The difference between the 28-80mm USM or 28-80mm non-USM is very little. The cheap micro motor USM in it quieter but only slightly faster. This is the same for the 75-300's as well, and should be the same for the 28-90's, although I've not compared them. Optically they are the same.

But if you step up to the 24-85, 28-105 or 28-135, the build quality goes up, the optical quality goes up (sharper, less distortion, less flare), the focus speed goes up, and you get Full Time Manual focusing (FTM).

If you opt for an L lens like the 28-70 f/2.8L, the build quality goes up more, the optical quality goes up more (sharper less distortion, less flare), the focus speed goes up more, and you still get Full Time Manual focusing (FTM).

Cheap lenses work fine if you expectations aren't too high and you stop the lens down a bit. However that will do nothing for distortion problems and not much for flare. Better lenses shine when you open them up, and they usually open up farther, giving you more options with depth of field and more options in dim light.

As the others have said, better camera bodies do very little for image quality, but they make the operation faster and easier. They also often have better meters, but that is not the case with the 30/300 debate.

-- Jim Strutz (j.strutz@gci.net), December 31, 2001.


Hi Sajeev,

You posed an interesting question about the role of the camera body in picture making. With the same light, same scene (perspective), same lens, and same exposure, the only differences remain in timing, focus, and film transport.

The camera body does make a difference: from the frame rate (fps) to the autofocus speed and accuracy to the way the shutter is released.

The more you pay, the better camera and lens you get. If your budget is the limiting factor, choose the best lens and camera you can afford. For some, that might mean a used body and good manual focus lenses. It is entirely your choice (and budget).

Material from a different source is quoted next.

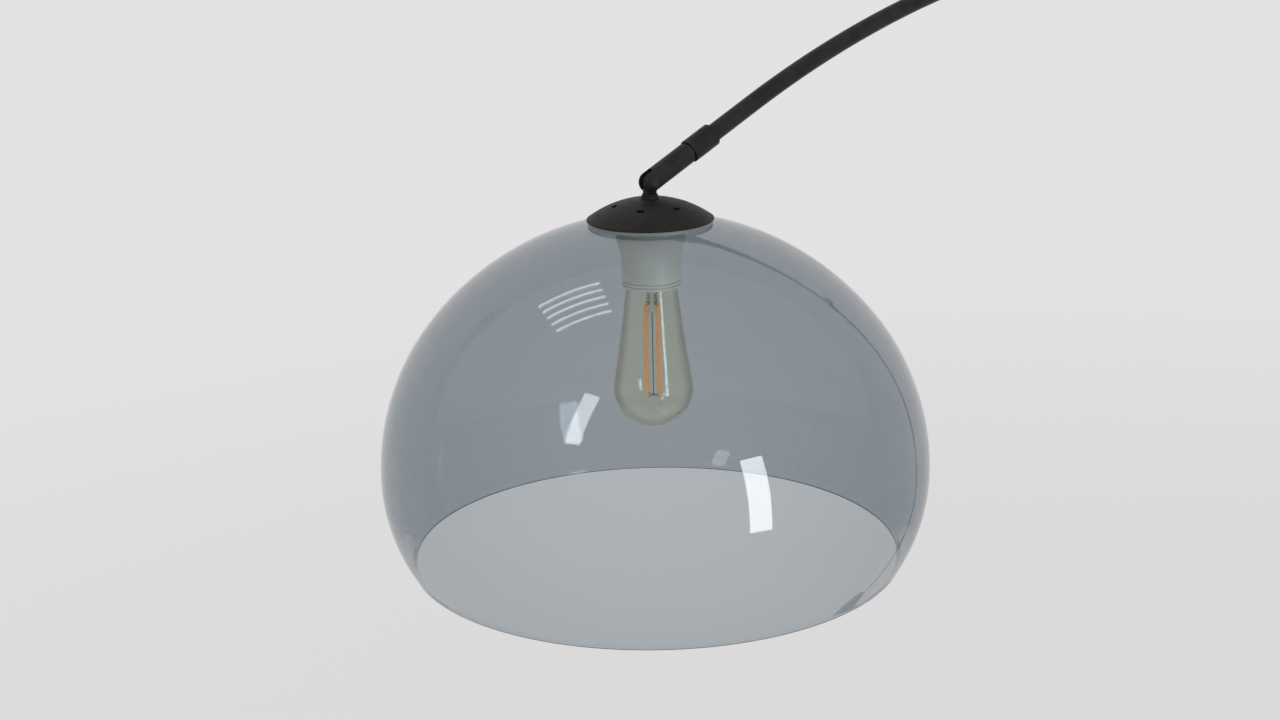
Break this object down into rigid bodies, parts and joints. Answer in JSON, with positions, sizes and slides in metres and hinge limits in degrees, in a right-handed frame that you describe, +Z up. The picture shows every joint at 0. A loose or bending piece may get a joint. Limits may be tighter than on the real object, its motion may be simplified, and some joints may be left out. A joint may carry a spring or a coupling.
{
  "type": "arc floor lamp",
  "caption": "Arc floor lamp: heavy round stone foot, telescoping pole, long curved extending arm and a swivelling, tilting smoked dome shade with a bare filament bulb.",
  "frame": {"origin": "on the floor, under the middle of the round foot", "axes": "+Z up; the arm lies in the XZ plane with the shade towards -X; +Y to the side of the arm's clamp knob"},
  "size_m": [1.7516, 0.4, 1.8061],
  "materials": {
    "stone": "polished",
    "felt": "matte",
    "grommet_rubber": "matte",
    "zinc_steel": "satin",
    "nylon": "satin",
    "knob_plastic": "matte",
    "dark_steel": "satin",
    "black_satin": "satin",
    "black_paint": "matte",
    "clear_seal": "satin",
    "smoked_acrylic": "gloss",
    "cream_plastic": "satin",
    "core_plastic": "matte",
    "brass": "satin",
    "solder": "satin",
    "bulb_glass": "gloss",
    "mount_glass": "gloss",
    "bulb_aluminium": "satin",
    "black_glass": "gloss",
    "filament_coating": "matte",
    "lead_wire": "satin"
  },
  "bodies": {
    "base": {"base_block": "stone", "felt_pad": "felt", "cord_grommet": "grommet_rubber", "foot_flange": "black_paint", "foot_stud": "zinc_steel", "foot_washer": "zinc_steel", "foot_nut": "zinc_steel", "lower_pole": "black_paint", "pole_clamp": "black_paint", "pole_guide_bush": "nylon"},
    "height_clamp": {"height_screw": "zinc_steel", "height_knob": "knob_plastic"},
    "upper_pole": {"upper_pole": "black_paint", "slide_shoe": "nylon", "swivel_bush": "nylon"},
    "arm": {"lower_arc": "black_paint", "arc_reducer": "black_paint", "yaw_ring": "black_paint", "arm_grub_screws": "dark_steel", "upper_arc": "black_paint", "arm_guide_bush": "nylon", "arm_clamp": "black_paint"},
    "arm_clamp_knob": {"arm_screw": "zinc_steel", "arm_knob": "knob_plastic"},
    "tip": {"tip_arc": "black_paint", "tip_shoe": "nylon", "swivel_collar": "black_satin", "collar_grub_screw": "dark_steel", "swivel_washer": "nylon"},
    "swivel": {"swivel_rod": "black_satin", "swivel_clip": "zinc_steel", "tilt_screw": "dark_steel", "tilt_nut": "dark_steel", "friction_discs": "nylon"},
    "head": {"shade_neck": "black_satin", "shade_cap": "black_paint", "cap_gasket": "clear_seal", "dome_shade": "smoked_acrylic", "inner_gasket": "clear_seal", "lampholder_cup": "cream_plastic", "stem_nut": "zinc_steel", "lampholder_skirt": "cream_plastic", "lampholder_core": "core_plastic", "screw_shell": "brass", "centre_contact": "brass", "bulb_glass": "bulb_glass", "bulb_screw_base": "bulb_aluminium", "bulb_insulator": "black_glass", "bulb_contact": "solder", "bulb_mount": "mount_glass", "filaments": "filament_coating", "filament_anchor": "lead_wire", "filament_leads": "lead_wire"}
  },
  "joints": [
    {"name": "height_knob_turn", "type": "hinge", "parent": "base", "child": "height_clamp", "pos_m": [0.06, 0, 0.661], "axis": [1, 0, 0], "range_deg": [0, 360]},
    {"name": "pole_height", "type": "slide", "parent": "base", "child": "upper_pole", "axis": [0, 0, 1], "range_m": [-0.12, 0.15]},
    {"name": "arm_yaw", "type": "hinge", "parent": "upper_pole", "child": "arm", "pos_m": [0.06, 0, 0.81], "axis": [0, 0, 1], "range_deg": [-170, 170]},
    {"name": "arm_knob_turn", "type": "hinge", "parent": "arm", "child": "arm_clamp_knob", "pos_m": [-0.79514, 0, 1.79158], "axis": [0, 1, 0], "range_deg": [0, 360]},
    {"name": "arm_extension", "type": "hinge", "parent": "arm", "child": "tip", "pos_m": [-0.875, 0, 0.86], "axis": [0, -1, 0], "range_deg": [-15, 7]},
    {"name": "head_swivel", "type": "hinge", "parent": "tip", "child": "swivel", "pos_m": [-1.37467, 0, 1.65697], "axis": [-0.9003, 0, -0.4352], "range_deg": [-120, 120]},
    {"name": "shade_tilt", "type": "hinge", "parent": "swivel", "child": "head", "pos_m": [-1.37467, 0, 1.65697], "axis": [0, 1, 0], "range_deg": [-25, 60]}
  ]
}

-- Julian Loke (elan7e-owner@yahoogroups.com), December 31, 2001.



Often photography isn't just about the settings but how you get them. Fancier bodies can make finding the optimum settings for the effect you want easier and more accurate.

-- NK Guy (tela@tela.bc.ca), January 01, 2002.

The EOS 30 (Elan 7) is a bit heavier than the EOS 300 (Rebel 2000), which is good when you are shooting with longer lenses, like 100 mm or longer or zooms. The added weight means more balance and comfort. Something to consider.

-- Preston Merchant (merchant@speakeasy.org), January 02, 2002.

thanks all of you for your important discussion. it just means that EOS 30 is better built with more control than EOS 300. these extra factors are very important when you are thinking quite seriously about photography but still want to keep it as a hobby. i suspect whether from a more professional point of view either of these bodies are not that great. i mean in comparison with EOS 3 and other professional cameras.

-- sajeev (chack74@yahoo.co.in), January 03, 2002.

Don't sell these two cameras short. They have plenty of advanced functions and will hold up well for most assignments. As it goes, the EOS 30 is more durable than the 300, but both represent good value. There's not much difference between the 30 and the 3, even less perhaps when you consider that the 3 is twice as expensive. You can be a serious photographer with any camera.

As these posts have pointed out, the 300 and 30 will probably do what you want. Just make sure you get a good lens!

Good luck!

-- Preston Merchant (merchant@speakeasy.org), January 03, 2002.


I have the 3 and the Elan 7E(30), and I have to agree with Preston: For the difference in price, they are not that different. But I do think the 30 far out performs the 300 (I've used that one as well), and would choose the 30 over it any day at double the cost.